Bobby Washington

Personal information
- Born: July 11, 1947 (age 79) Lexington, Kentucky, U.S.
- Listed height: 5 ft 11 in (1.80 m)
- Listed weight: 175 lb (79 kg)

Career information
- High school: Dunbar (Lexington, Kentucky)
- College: Eastern Kentucky (1966–1969)
- NBA draft: 1969: undrafted
- Position: Point guard
- Number: 34, 17

Career history
- 1969: Kentucky Colonels
- 1970–1972: Cleveland Cavaliers
- Stats at NBA.com
- Stats at Basketball Reference

= Bobby Washington =

American basketball player (born 1947)

Robert Washington (born July 11, 1947) is an American former professional basketball player.

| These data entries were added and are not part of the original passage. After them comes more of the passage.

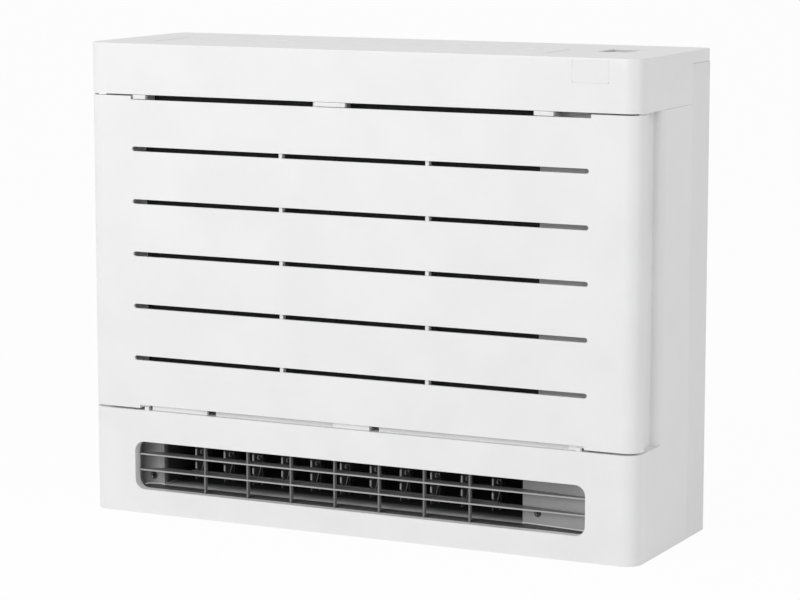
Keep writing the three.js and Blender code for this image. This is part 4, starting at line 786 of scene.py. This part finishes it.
class BuildStudio(bpy.types.Operator):
    """Pale floor, soft lights, white surroundings and the camera"""

    bl_idname = "aircon.build_studio"
    bl_label = "Build Studio"

    def light(self, name, power, place, size):
        """A square soft light aimed at the cabinet's middle."""
        lamp = bpy.data.lights.new(name, "AREA")
        lamp.energy = power
        lamp.size = size
        lit = bpy.data.objects.new(name, lamp)
        lit.location = place
        aim = Vector((0, 0, 0.3)) - Vector(place)
        lit.rotation_euler = aim.to_track_quat("-Z", "Y").to_euler()
        bpy.context.scene.collection.objects.link(lit)

    def execute(self, context):
        look = context.scene.studio_settings
        bm = bmesh.new()
        bmesh.ops.create_grid(bm, x_segments=1, y_segments=1, size=30)
        mesh = bpy.data.meshes.new("studio_floor")
        bm.to_mesh(mesh)
        bm.free()
        floor = bpy.data.objects.new("studio_floor", mesh)
        floor.location.z = -0.0005
        context.scene.collection.objects.link(floor)
        mesh.materials.append(self.floor_material(look.floor, look.floor_glow))
        lamps = {
            "key_light": (look.key_power, (-1.5, -3.4, 1.9), 2.4),
            "fill_light": (look.fill_power, (3.4, -1.2, 0.6), 2.0),
            "top_light": (look.top_power, (0.2, 0.1, 3.0), 2.4),
        }
        for name, (watts, place, size) in lamps.items():
            self.light(name, watts, place, size)
        self.surroundings(look.sky)
        camera = bpy.data.objects.new("camera", bpy.data.cameras.new("camera"))
        camera.location = (1.61295, -3.25883, 0.82225)
        camera.rotation_euler = (math.radians(90 - 8.49), 0, math.radians(26.238))
        camera.data.lens = look.lens
        camera.data.clip_end = 100
        context.scene.collection.objects.link(camera)
        context.scene.camera = camera
        context.scene.view_settings.view_transform = "Standard"
        return {"FINISHED"}

    def floor_material(self, base, glow_share):
        """Pale matt floor that reads as white to the camera but keeps the object's shadow."""
        s = Shading("Studio floor")
        s.finish(Base_Color=base, Roughness=0.9, Specular_IOR_Level=0.1)
        rays = s.tree.nodes.new("ShaderNodeLightPath")
        kinds = {0: rays.outputs["Is Camera Ray"], 1: rays.outputs["Is Glossy Ray"]}
        seen = s.add("ShaderNodeMath", kinds, operation="MAXIMUM")
        weight = s.add("ShaderNodeMath", {0: seen.outputs[0], 1: glow_share}, operation="MULTIPLY")
        glow = s.add("ShaderNodeEmission", {"Color": (1, 1, 1, 1), "Strength": 1.0})
        blend = s.add("ShaderNodeMixShader", {0: weight.outputs[0], 2: glow.outputs[0]})
        s.tree.links.new(s.shader.outputs[0], blend.inputs[1])
        s.tree.links.new(blend.outputs[0], s.tree.nodes["Material Output"].inputs["Surface"])
        return s.material

    def surroundings(self, strength):
        """White behind the object, even light everywhere else."""
        world = bpy.data.worlds.new("Studio")
        world.use_nodes = True
        bpy.context.scene.world = world
        nodes, link = world.node_tree.nodes, world.node_tree.links.new
        sky = nodes["Background"]
        sky.inputs["Color"].default_value = (1, 1, 1, 1)
        sky.inputs["Strength"].default_value = strength
        white = nodes.new("ShaderNodeBackground")
        white.inputs["Color"].default_value = (1, 1, 1, 1)
        white.inputs["Strength"].default_value = 1.0
        rays = nodes.new("ShaderNodeLightPath")
        seen = nodes.new("ShaderNodeMath")
        seen.operation = "MAXIMUM"
        both = nodes.new("ShaderNodeMath")
        both.operation = "MAXIMUM"
        blend = nodes.new("ShaderNodeMixShader")
        link(rays.outputs["Is Camera Ray"], seen.inputs[0])
        link(rays.outputs["Is Glossy Ray"], seen.inputs[1])
        link(seen.outputs[0], both.inputs[0])
        link(rays.outputs["Is Transmission Ray"], both.inputs[1])
        link(both.outputs[0], blend.inputs[0])
        link(sky.outputs[0], blend.inputs[1])
        link(white.outputs[0], blend.inputs[2])
        link(blend.outputs[0], nodes["World Output"].inputs["Surface"])


OPERATORS = (
    FinishCabinet,
    FinishOutlets,
    BuildLowerLouvers,
    FinishInner,
    BuildFins,
    BuildGapTabs,
    BuildTrim,
    BuildStudio,
)
SETTINGS = {
    "cabinet_settings": CabinetSettings,
    "outlet_settings": OutletSettings,
    "inner_settings": InnerSettings,
    "studio_settings": StudioSettings,
}


class AirConditionerPanel(bpy.types.Panel):
    """Sizes, finishes and steps of the air conditioner"""

    bl_idname = "VIEW3D_PT_air_conditioner"
    bl_label = "Air Conditioner"
    bl_space_type = "VIEW_3D"
    bl_region_type = "UI"
    bl_category = "Air Conditioner"

    def draw(self, context):
        for group in SETTINGS:
            settings = getattr(context.scene, group)
            column = self.layout.box().column()
            for name in settings.__annotations__:
                column.prop(settings, name)
        for operator in OPERATORS:
            self.layout.operator(operator.bl_idname)


def register():
    for kind in (*SETTINGS.values(), *OPERATORS, AirConditionerPanel):
        bpy.utils.register_class(kind)
    for name, kind in SETTINGS.items():
        setattr(bpy.types.Scene, name, PointerProperty(type=kind))


def unregister():
    for name in SETTINGS:
        delattr(bpy.types.Scene, name)
    for kind in (AirConditionerPanel, *reversed(OPERATORS), *SETTINGS.values()):
        bpy.utils.unregister_class(kind)


def main():
    register()
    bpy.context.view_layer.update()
    bpy.ops.aircon.finish_cabinet()
    bpy.ops.aircon.finish_outlets()
    bpy.ops.aircon.build_lower_louvers()
    bpy.ops.aircon.finish_inner()
    bpy.ops.aircon.build_fins()
    bpy.ops.aircon.build_gap_tabs()
    bpy.ops.aircon.build_trim()
    bpy.ops.aircon.build_studio()


if __name__ == "__main__":
    main()
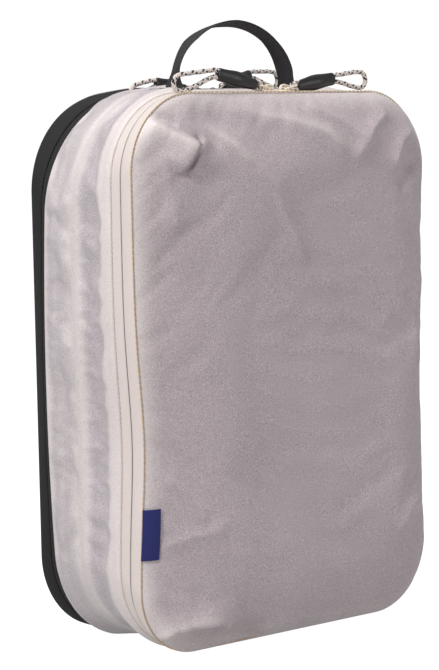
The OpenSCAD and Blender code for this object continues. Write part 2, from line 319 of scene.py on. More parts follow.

He played with the Kentucky Colonels during the 1969–70 season in the American Basketball Association (ABA) and with the Cleveland Cavaliers during the 1970–71 and 1971–72 seasons in the NBA.

On November 7, 1971, while playing for the Cavaliers in a home game against the Portland Trail Blazers, Washington recorded a career high 20 assists. At the time, the mark was also a Cleveland Cavaliers franchise record, later tied by Lenny Wilkens and broken by Geoff Huston.